In the past, Iraq's sporadic oil stoppages have not lasted long enough to seriously disrupt the global energy market. For that reason, many OPEC ministers have taken a relaxed attitude to the latest cutoff, saying they want to wait to see whether there are any market repercussions.

"Whenever there is a cut in supplies, for any reason, be it political or as the result of a natural disaster, we will work for stability in the market, a balance between supply and demand and a stable price for the interests of consumers and producers," said Nuaimi, who visited Washington in April to assure the Bush administration that Saudi Arabia would play its traditional role as swing producer to prevent volatility in oil markets.

Even a temporary cut in oil flow at this time, however, could have a powerful impact because of the fragile state of the world economy. Higher oil prices have weighed heavily on consumer nations' prospects for growth. It has also caused inflationary pressures to rise, particularly in Europe, where the weak euro means oil is more expensive because it is paid for in dollars.

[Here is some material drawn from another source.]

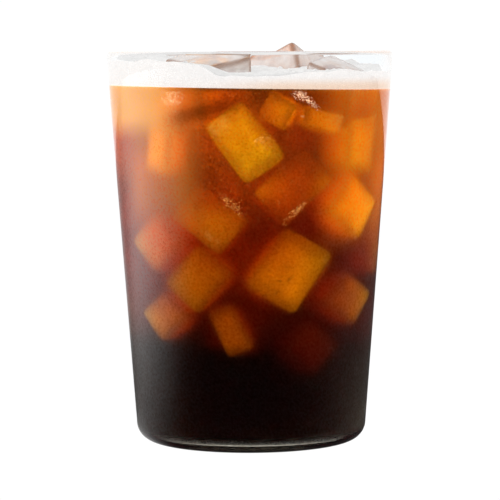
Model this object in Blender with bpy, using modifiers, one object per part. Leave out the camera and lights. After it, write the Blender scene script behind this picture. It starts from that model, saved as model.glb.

"It really depends on how long it goes on and what kind of impact it has on the market," said Nigeria's oil minister, Rilwanu Lukman. "Last time it didn't go on for very long and we did not need to do anything. If the market calls for it, we will increase production. But right now, we don't feel we need to do anything."

Leo Drollas, a market analyst for London's Center for Global Energy Studies, said OPEC fears that any rash moves could quickly lead to a worldwide oversupply of oil that could rapidly drive down prices. "They can wait perhaps another month before they have to worry about the autumn," he said. "They don't want to get caught if they raise output now and then be forced to cut back if and when Iraq's oil comes back into the market."

In addition, President Bush appears to be taking a more hands-off approach toward OPEC's policy decisions than the Clinton administration, which often tried to pressure the cartel to raise production and bring down prices.

Analysts point out that Bush's new energy program states that oil prices must stay above $20 a barrel for oil companies to have sufficient profit incentive to invest in new exploration and drilling projects.